#### INFORMATION SHOWN:
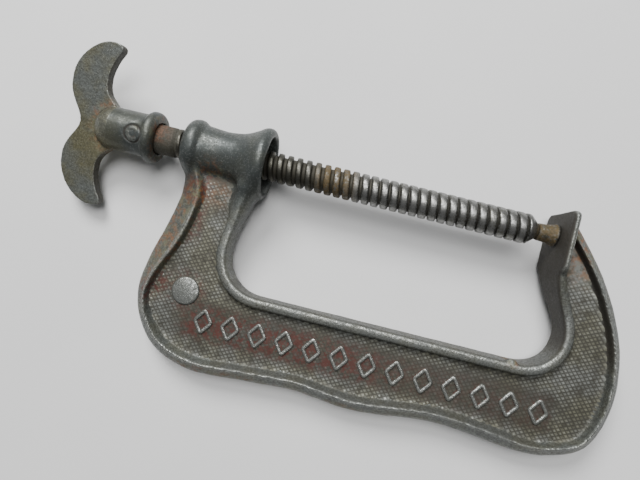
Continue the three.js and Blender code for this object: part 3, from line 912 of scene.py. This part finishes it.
def rivet():
    """The cross-pin, hammered over: a low rough head at each end."""
    end = HUB_RADIUS + 0.1
    head = [
        (end - 0.15, 0.01), (end - 0.1, 0.9), (end + 0.1, 1.7), (end + 0.15, 2.4),
        (end - 0.1, 3.1), (end - 0.8, RIVET_RADIUS),
    ]  # fmt: skip
    profile = [(-h, r) for h, r in head] + head[::-1]
    points, faces = turned(profile, 40)
    points = [(RIVET_AT + z, y, x) for x, y, z in points]
    mesh = mesh_of("rivet", (points, [f[::-1] for f in faces]))
    co, out = positions(mesh), normals(mesh)
    dents = lumps(co, 0.9, 21)
    set_positions(mesh, co + out * (0.18 * dents)[:, None])
    middle = np.hypot(co[:, 0] - RIVET_AT - 0.4, co[:, 1] + 0.5)
    store(mesh, "edge", 0.5 * dents)
    # Painted shade: a dark patch near the middle of each head.
    store(mesh, "painted_shade", 1 - smoothstep(middle, 1.0, 2.1))
    return mesh


def button():
    """The pad on the tip: a short flaring cup, rusty, its rim worn bright."""
    profile = [
        (-1.7, 0.01), (-2.4, 1.8), (-4.9, 3.0), (-6.8, 2.5), (-7.6, 2.3), (-8.3, 2.3), (-8.3, 3.3),
        (-8.0, 3.7), (-6, 3.8), (-4, 4.0), (-2.4, 4.4), (-1.4, 4.75), (-0.8, 4.8), (-0.4, 4.6),
        (-GAP, 4.2), (-GAP, 0.01),
    ]  # fmt: skip
    mesh = mesh_of("button", turned(profile, 64))
    co, out = positions(mesh), normals(mesh)
    set_positions(mesh, co + out * (0.06 * lumps(co, 1.2, 31))[:, None])
    store(mesh, "edge", np.exp(-(((co[:, 0] + 1.0) / 0.5) ** 2)) * 0.9)
    store(mesh, "rust", np.where(co[:, 0] > -1.3, 0.25, 0.95))
    return mesh


frame_iron = iron("cast_iron_patina", olive=0.4)
handle_iron = iron("handle_iron_patina", olive=0.7, shine=0.8)
web_iron = knurled("knurled_web")
mark_iron = iron("raised_mark_iron", olive=0.2)
screw_steel = steel("thread_steel")
rivet_steel = iron("rivet_patina", olive=0.6, shine=0.6)
button_steel = steel("button_steel", rusty=0.6)

casting_mesh = casting()
faces_of_casting = BVHTree.FromPolygons(
    [v.co for v in casting_mesh.vertices], [p.vertices for p in casting_mesh.polygons]
)
piece("web_knurl_top", knurl(1, faces_of_casting), "casting", web_iron)
piece("web_knurl_under", knurl(-1, faces_of_casting), "casting", web_iron)
piece("casting_body", casting_mesh, "casting", frame_iron, ["frame"])
piece("raised_marks", marks(), "casting", mark_iron)
piece("threaded_screw", screw(), "screw", screw_steel, ["screw"], HANDLE_TURN)
piece("wing_casting", handle(), "screw", handle_iron, ["wing_handle"], HANDLE_TURN)
piece("peened_rivet", rivet(), "screw", rivet_steel, ["handle_rivet"], HANDLE_TURN)
piece("tip_button", button(), "button", button_steel, ["swivel_button"])


# ---- table, light and camera ----


def table():
    mesh = mesh_of("table", prism([(-3000, -3000), (3000, -3000), (3000, 3000), (-3000, 3000)], 5))
    mesh.transform(Matrix.Translation((0, 0, -0.005)) @ Matrix.Scale(0.001, 4))
    p = Paint("pale_table")
    tone = p.noise(160, 3)
    color = p.mix(p.between(tone, 0.3, 0.7), (0.70, 0.70, 0.70), (0.74, 0.74, 0.735))
    mesh.materials.append(p.finish(color, 0.0, 0.75, p.bump(p.noise(1.2, 3), 0.08, 0.1)))
    obj = bpy.data.objects.new("table", mesh)
    bpy.context.scene.collection.objects.link(obj)


def lamp(name, at, aim, size, power):
    light = bpy.data.lights.new(name, "AREA")
    light.shape = "DISK"
    light.size = size
    light.energy = power
    obj = bpy.data.objects.new(name, light)
    obj.location = at
    obj.rotation_euler = (Vector(aim) - Vector(at)).to_track_quat("-Z", "Y").to_euler()
    bpy.context.scene.collection.objects.link(obj)


def sky(strength):
    world = bpy.data.worlds.new("soft_room")
    world.use_nodes = True
    background = world.node_tree.nodes["Background"]
    background.inputs["Color"].default_value = (0.97, 0.985, 1.0, 1)
    background.inputs["Strength"].default_value = strength
    bpy.context.scene.world = world


def camera(at, forward, up, lens):
    """A camera that looks along forward from a point, with up towards the top of its view."""
    back_axis = -Vector(forward).normalized()
    right = Vector(up).cross(back_axis).normalized()
    top = back_axis.cross(right)
    turn = Matrix((right, top, back_axis)).transposed().to_4x4()
    data = bpy.data.cameras.new("camera")
    data.lens = lens
    data.sensor_width = 36
    data.clip_start = 0.01
    obj = bpy.data.objects.new("camera", data)
    obj.matrix_world = Matrix.Translation(at) @ turn
    bpy.context.scene.collection.objects.link(obj)
    bpy.context.scene.camera = obj


table()
sky(0.15)
lamp("window", (-0.40, 0.82, 0.95), (0, 0, 0), 0.6, 22)
lamp("ceiling", (0.05, 0.30, 1.4), (0, 0, 0), 0.8, 15)
camera((0.0096, -0.0184, 0.221), (-0.0688, 0.1063, -0.992), (-0.2454, 0.962, 0.1201), 26.72)
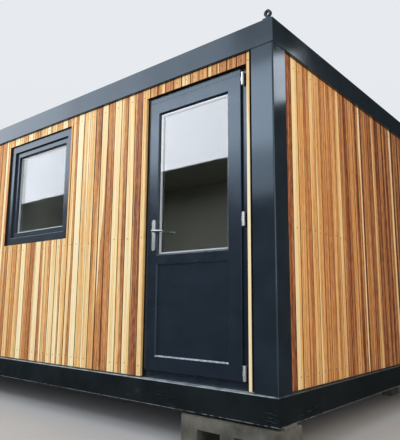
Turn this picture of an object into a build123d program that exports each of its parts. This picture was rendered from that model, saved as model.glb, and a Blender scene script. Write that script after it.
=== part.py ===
from build123d import *
from math import cos, radians, sin
import os

# Prefabricated container cabin: folded steel frame, vertical timber cladding, a half-glazed
# door and a fixed window in the front, standing on four concrete foundation blocks.
# Millimetres. X runs to the right along the front, Y into the depth, Z up from the ground.
# The origin is on the ground, in the middle of the plan.

# Steel frame
length = 6000
width = 3000
beam_sheet = 4
beam_bend = 6
beam_lip = 25
floor_beam_height = 165
floor_beam_flange = 100
roof_beam_height = 170
roof_beam_flange = 100
roof_beam_top_flange = 60
post_front_width = 165
post_side_width = 155
post_sheet = 5
post_bend = 9
post_setback = 6
post_wall_gap = 9

# Layers of a wall, measured inwards from the faces of the beams
board_setback = 20
board_thickness = 20
rail_thickness = 20
rail_height = 60
rail_foot_distance = 84
rail_middle_distance = 1017
rail_head_distance = 66
wall_thickness = 100
board_end_gap = 15
board_foot_gap = 10
board_head_gap = 4

# Floor and roof
joist_height = 120
joist_flange = 50
joist_sheet = 3
joist_count = 9
deck_thickness = 22
roof_panel_thickness = 80
roof_panel_gap = 4
roof_rib_pitch = 250
roof_rib_width = 70
roof_rib_height = 35
roof_rib_angle = 65
roof_sheet_thickness = 1.5

# Door, placed from the right-hand corner of the front
door_from_corner = 284
leaf_width = 867
leaf_height = 2000
leaf_foot = 58
leaf_inset = 45
leaf_flange = 12
leaf_body = 55
leaf_edge = 3
leaf_overlap = 18
leaf_rebate_gap = 8
stile_width = 113
head_rail_width = 100
foot_rail_width = 103
mid_rail_foot = 743
mid_rail_width = 78
bevel = 9
glass_recess = 15
pocket = 12
glass_unit = 24
pane = 4
door_frame_inset = 64
door_frame_depth = 81
door_frame_width = 65
door_stop_width = 14
door_stop_depth = 27
over_door_height = 80
door_side_gap = 9

# Door hinges
hinge_radius = 11
hinge_offset = 16
hinge_recess = 3
knuckle = 29
hinge_pin_radius = 4
hinge_play = 0.3
hinge_leg = 8
hinge_web = 6
hinge_foot_distance = 47
hinge_head_distance = 34

# Door handle and lock
handle_from_edge = 78
lever_height = 995
plate_width = 34
plate_height = 232
plate_above_lever = 84
plate_thickness = 8
lever_radius = 8
lever_reach = 118
lever_standoff = 25
lever_bend = 14
lever_droop = 5
spindle_size = 8
spindle_hole_radius = 9
lever_play = 0.3
lock_below_lever = 92
lock_radius = 8.5
lock_web = 10
lock_height = 33
lock_proud = 2
lock_play = 0.2

# Window, placed from the same corner; its head lines up with the head of the door frame
window_from_corner = 2147
window_width = 1035
window_height = 1020
window_gap = 5
window_inset = 38
window_frame_depth = 70
window_frame_width = 68
window_edge = 3
sash_inset = 58
sash_depth = 60
sash_width = 50
sash_lip = 25
sash_pocket = 10

# Side batten between the door and the right-hand post
batten_width = 24
batten_post_gap = 24

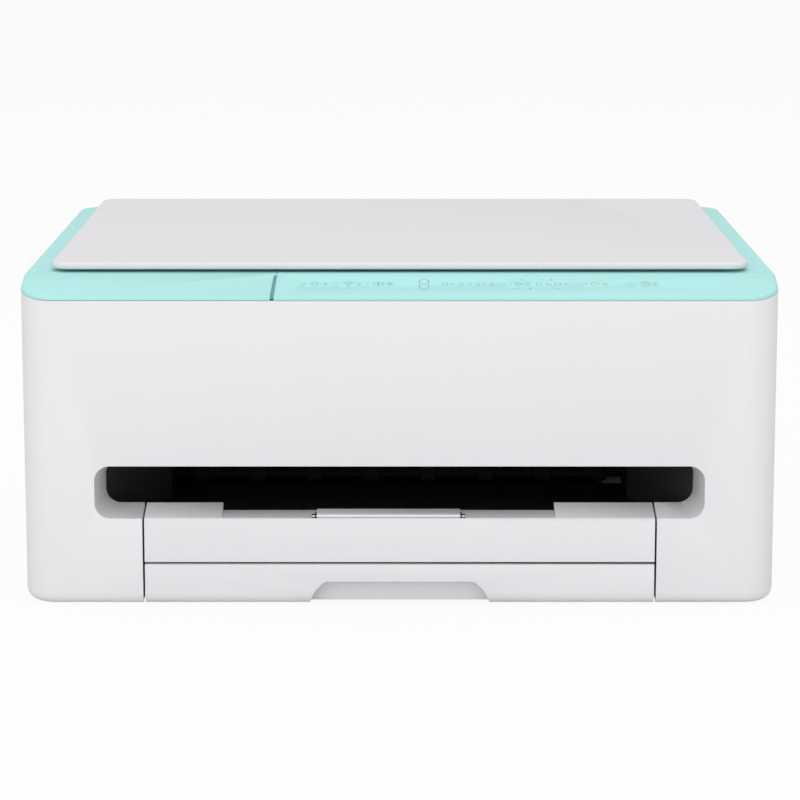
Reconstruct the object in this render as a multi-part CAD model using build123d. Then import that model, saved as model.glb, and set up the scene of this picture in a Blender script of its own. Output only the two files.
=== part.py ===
from build123d import *
import math
import os

# Multifunction printer: flatbed scanner over an ink-jet engine, with a paper
# cassette and an output tray in front. Millimetres, +Z up, the front is -Y,
# and the origin is the middle of the footprint on the table.

# Outer shape
width = 372.0
depth = 315.0
corner_radius = 16.0
foot_height = 2.0
skirt_z = 0.5
foot_radius = 8.0
foot_inset = 36.5
bottom_fillet = 6.0
wall = 2.5
plate = 2.0
seam_front_z = 152.5
seam_side_z = 158.8
rim_height = 3.2
seam_gap = 0.3
slide_gap = 0.3
running_fit = 0.05

# Scanner unit and document cover
panel_depth = 29.0
tub_clearance = 2.2
tub_depth = 22.0
platen_width = 310.0
platen_length = 226.0
platen_mid_x = -5.0
platen_mid_y = 8.0
platen_ledge = 2.5
glass_thickness = 2.8
cover_inset = 12.4
cover_front_setback = 31.0
cover_rear_setback = 2.5
cover_thickness = 3.4
cover_gap = 1.5
cover_radius = 9.0
pad_clearance = 0.3
lift_barrel_radius = 2.6
lift_pin_radius = 1.2
cover_pin_radius = 0.8
groove_front_x = -62.3
groove_rear_x = -61.2
groove_width = 1.9
skin = 2.2

# Output slot and trays
slot_half_width = 150.3
slot_bottom_z = 44.0
slot_top_z = 70.3
slot_radius = 7.5
funnel_depth = 20.0
funnel_step = 4.0
sill_rise = 4.0
bay_half_width = 127.0
bay_gap = 1.0
tray_seam_z = 20.8
front_gap = 1.3
notch_left = -88.0
notch_right = 77.0
support_left = -41.0
support_right = 30.0
support_thickness = 1.6
support_length = 15.0
support_setback = 1.2
support_ear = 1.6
support_pin = 0.5
handle_top_z = 12.0
handle_top_half = 37.0
handle_bottom_half = 44.4
handle_depth = 13.0
handle_flare = 2.6
handle_round = 4.6

# Values worked out from the outer shape
front_y = -depth / 2
back_y = depth / 2
half_width = width / 2
floor_z = foot_height
floor_top = floor_z + plate
rim_top = seam_side_z + rim_height
cover_bottom = rim_top + cover_gap
cover_top = cover_bottom + cover_thickness
lift_x = half_width - 48.0
lift_y = back_y - lift_barrel_radius - 0.3
lift_z = seam_side_z - 1.0
slope_rise = rim_top - (seam_front_z + 1.9)
slope_angle = math.degrees(math.atan2(slope_rise, panel_depth))


def box(x0, x1, y0, y1, z0, z1):
    """Block between six planes."""
    return Pos((x0 + x1) / 2, (y0 + y1) / 2, (z0 + z1) / 2) * Box(x1 - x0, y1 - y0, z1 - z0)


def rod_x(radius, x0, x1, y, z):
    """Round bar along X."""
    return Pos((x0 + x1) / 2, y, z) * Rot(0, 90, 0) * Cylinder(radius, x1 - x0)


def rod_y(radius, x, y0, y1, z):
    """Round bar along Y."""
    return Pos(x, (y0 + y1) / 2, z) * Rot(90, 0, 0) * Cylinder(radius, y1 - y0)


def rod_z(radius, x, y, z0, z1):
    """Upright round bar."""
    return Pos(x, y, (z0 + z1) / 2) * Cylinder(radius, z1 - z0)


def outline(inset, z0, z1):
    """Footprint with round corners, drawn in by inset, between two heights."""
    radius = max(corner_radius - inset, 1.0)
    plan = RectangleRounded(width - 2 * inset, depth - 2 * inset, radius)
    return Pos(0, 0, z0) * extrude(plan, z1 - z0)


def profile_x(points, x0, x1):
    """Closed outline of (y, z) points, pushed along X."""
    face = make_face(Polyline(*[(x0, y, z) for y, z in points], close=True))
    return extrude(face, x1 - x0, dir=(1, 0, 0))


def edges_at(solid, axis, low, high):
    """Edges whose middle lies between two places on an axis."""
    return solid.edges().filter_by_position(axis, low, high)


def write(name, shape):
    """One file per piece, under the piece's name."""
    export_step(shape, f"parts/{name}.step")


# The seam between the case and the scanner unit climbs from the front edge,
# parallel to the operation panel, and then runs level to the rear.
def above_seam(lift, x0=-half_width - 5, x1=half_width + 5):
    """Everything over the seam, raised by lift."""
    run = (seam_side_z - seam_front_z) / math.tan(math.radians(slope_angle))
    out = 20.0
    drop = out * math.tan(math.radians(slope_angle))
    points = [(front_y - out, seam_front_z - drop + lift), (front_y + run, seam_side_z + lift),
              (back_y + out, seam_side_z + lift), (back_y + out, cover_top + 60),
              (front_y - out, cover_top + 60)]
    return profile_x(points, x0, x1)


def below_panel(drop):
    """Everything under the panel slope and the rim, lowered by drop."""
    out = 20.0
    fall = out * math.tan(math.radians(slope_angle))
    points = [(front_y - out, rim_top - slope_rise - fall - drop), (front_y + panel_depth, rim_top - drop),
              (back_y + out, rim_top - drop), (back_y + out, -10), (front_y - out, -10)]
    return profile_x(points, -half_width - 5, half_width + 5)


# Case
lip_inset = 5.0
lip_top = 12.0
deck_z = 127.0
deck_margin = 28.0
deck_front = 39.5
deck_rear_y = 60.0
rear_cover_half = half_width - 66.0
rear_cover_bottom = 30.0
rear_cover_top = 104.0
rear_pin_radius = 1.2
rear_pin_y = depth / 2 - 2.8
rear_pin_z = rear_cover_bottom + 3.1
socket_x = 36.0 - half_width
usb_x = half_width - 36.0
socket_z = 45.0
inlet_half = 14.0
inlet_rise = 10.0
usb_half = 8.0
screw_x = half_width - corner_radius - 4
screw_places = [(side * screw_x, z) for side in (-1, 1) for z in (120, 14)]
screw_head = 3.0
screw_shank = 1.4
screw_length = 11.0
screw_sink = 1.8


def slot_block(half, bottom, top, y0, y1, radius):
    """Rounded letterbox through the front wall."""
    plan = Rot(90, 0, 0) * RectangleRounded(2 * half, top - bottom, radius)
    return extrude(Pos(0, y1, (bottom + top) / 2) * plan, y1 - y0, dir=(0, -1, 0))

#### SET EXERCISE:
Determine the count of lines in the data above with the string "saved" in them, and give that count alone.

#### REPLY TO THE EXERCISE:
2